青眼と僕と冒険と

僕とブルーアイズが歩いた軌跡のお裾分け

ちょっとそこまで

ちょっとそこまで珈琲を買いに行くノリで、車を走らせた。

 

 

 

 

日中それなりに忙しかったが、奇跡的に定時退社できたオレは会社を出た。

 

珈琲飲みてェな。

 

暑いと思っていたが、涼やかな風が舞っていた時刻は午後5時。あまりに穏やかな気候。オレの決意は固まった。

 

そうだ、ちょっと珈琲買いに、

 

神戸へ行こう。

 

 

思い立ったはいいが、すでに喉は渇いていた。

 

オレは近くのカフェに入り、カフェオレを注文した。珈琲ちゃうんかいな。できあがったカフェオレを片手に、車に乗り込んだ。京都に近いこの場所の夕日は、もうじき自らを隠そうとしている。優しい残光がオレたちを包む。

それはまるで女神の優しさのよう。

 

今日の気分はラックライフだった。スマホを取り出し音楽をかける。優しいロック調のメロディに、透き通ったボーカルの歌声が車内を埋めた。

 

高速道路は帰宅ラッシュも相まって、渋滞気味であった。みな、西日を目指し走る。オレも仲間にいれてもらった。緩やかな速さはむしろ心地がよい。ひとり俳句を詠もうとして、やめた。

 

 

 

遊戯王について考えてみた。オレはなぜ、遊戯王に固執しているのだろうか。勝ち負けをただ決めるのであれば、将棋でもよいではないか。なぜ、遊戯王なのだろうか。

 

遊戯王は、40~60枚のメインデッキと、0~15枚のEXデッキをもちいて勝敗を決めるゲームであるが、デッキは決闘者がそれぞれ作り上げる。盤上の駒が定められている将棋と違って、デッキを自由に組み上げることができる点において、遊戯王はたしかに、それぞれの個性をだすことができる。

 

ただ、その個性が、友を傷つけることもある。

 

個性が受け入れられないこともある。

 

個性。

 

なぜ、そんな煩わしいモノを抱えてまで、僕らは遊戯王をしているのだろうか。

 

将棋であれば、自らの個性で友を傷つけることはない。

 

なぜ僕らは遊戯王なのだろう。

 

 

 

ふと考えた。

 

なぜオレはいま、車を走らせているのだろう。

 

神戸に行くのであれば電車でもよかったのに。

 

電車であれば、運転する必要はない。
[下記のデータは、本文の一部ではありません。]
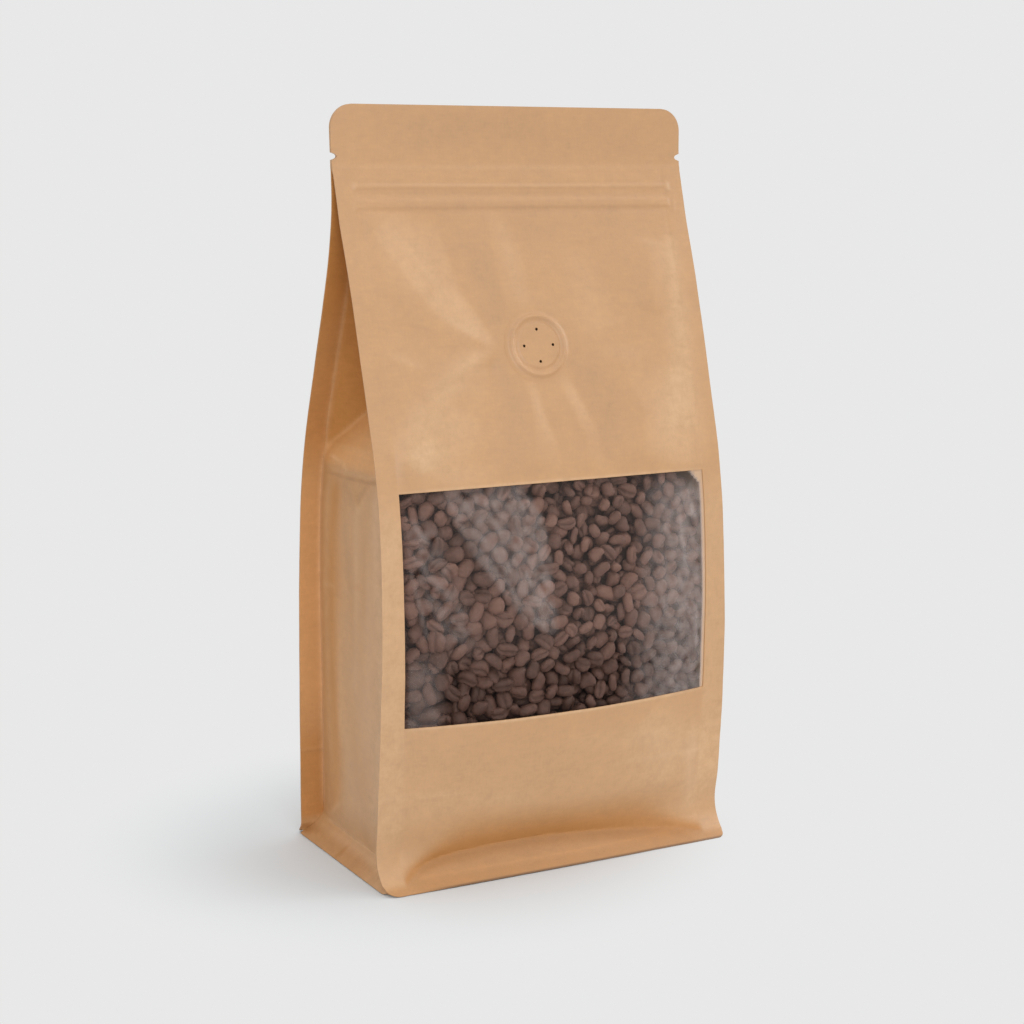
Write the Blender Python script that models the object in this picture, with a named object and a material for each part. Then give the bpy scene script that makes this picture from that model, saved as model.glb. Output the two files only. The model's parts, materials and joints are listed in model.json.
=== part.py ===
"""A stand-up coffee pouch with a flat bottom, in brown kraft laminate.

The pouch is one shell of sheet. Its front and back panels stand out past the sides as sealed fins,
its two gussets fold inwards above the beans, its base spreads into a short sealed skirt, and its
flat header has rounded corners, tear notches and the ridges of a press-close strip. A clear window
in the front panel shows the beans, and a degassing valve is let into the panel above it.

Metres, +Z up. The front looks along -Y, and the origin is under the middle of the base.
"""

import math

import bmesh
import bpy
import numpy as np
from mathutils import Euler, Matrix, Vector

# Sheet
WALL = 0.0005
FIN_THICKNESS = 0.0006
CLEARANCE = 0.0003

# Outer size
HEIGHT = 0.260
HALF_WIDTH = 0.0678
SEAM_X = 0.0593
GUSSET_HALF_WIDTH = 0.036

# Base skirt
SKIRT_HEIGHT = 0.0095
SKIRT_CURVE = 1.6
BASE_CORNER_RADIUS = 0.0055

# Header
HEADER_BOTTOM = 0.236
TOP_CORNER_RADIUS = 0.008
NOTCH_HEIGHT = 0.243
NOTCH_RADIUS = 0.0012
NOTCH_DEPTH = 0.0023
ZIP_RIDGES = (0.2272, 0.2325)
ZIP_RIDGE_WIDTH = 0.0032
ZIP_RIDGE_RELIEF = 0.0004

# Window
WINDOW_HALF_WIDTH = 0.0584
WINDOW_BOTTOM = 0.0565
WINDOW_TOP = 0.1345
FILM_THICKNESS = 0.0003
FILM_RECESS = 0.0001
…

ただ座っていれば目的地に着く。

 

だのになぜ、オレはわざわざ車を運転している?

 

現にこうして渋滞に巻き込まれ、最高速度で走れていないではないか。電車であれば、もっと早く着いたであろうに。なぜ。

 

 

 

そうか。

 

オレは車が好きなのだ。

 

ドライブが好きなのだ。

 

だから電車ではなく、車を選択したのだ。

 

運転という煩わしさを抱えてでも、車を走らせたかったのだ。

 

ほら、西日が綺麗。

 

じき沈む西日が。

 

ただ、綺麗。

 

この西日を、独占したかったのだ。オレだけの空間で。好きな音楽で空間を満たし、カフェオレを飲む。この至福を、独占したかったのだ。この事実に気づいたとき、オレはひとつの結論に達した。

 

 

 

人生とは、なにかを走らせることではないだろうか。

 

自分を。

 

走らせることではないだろうか。

 

その手段はひとそれぞれであろう。

 

歩くことを好む者もいれば、ジェット機を走らせる(いやこれはもはや飛んでいるが)ことを好む者もいる。オレは、車を走らせるのが好きだ。

 

これが個性なのか。

 

その個性の軌跡が、人生になるのかもしれない。

 

オレの軌跡は、どんなだろうか。

 

 

神戸に入ったのは、午後7時過ぎであった。

 

「さすがに今から珈琲は無理か」

 

車を停めることもなく、メリケンパークで踵を返す。

 

ライトアップされたビル群を背に走り出す。

 

ちょっとそこまで珈琲を買いに行くノリで、明日も車を走らせる。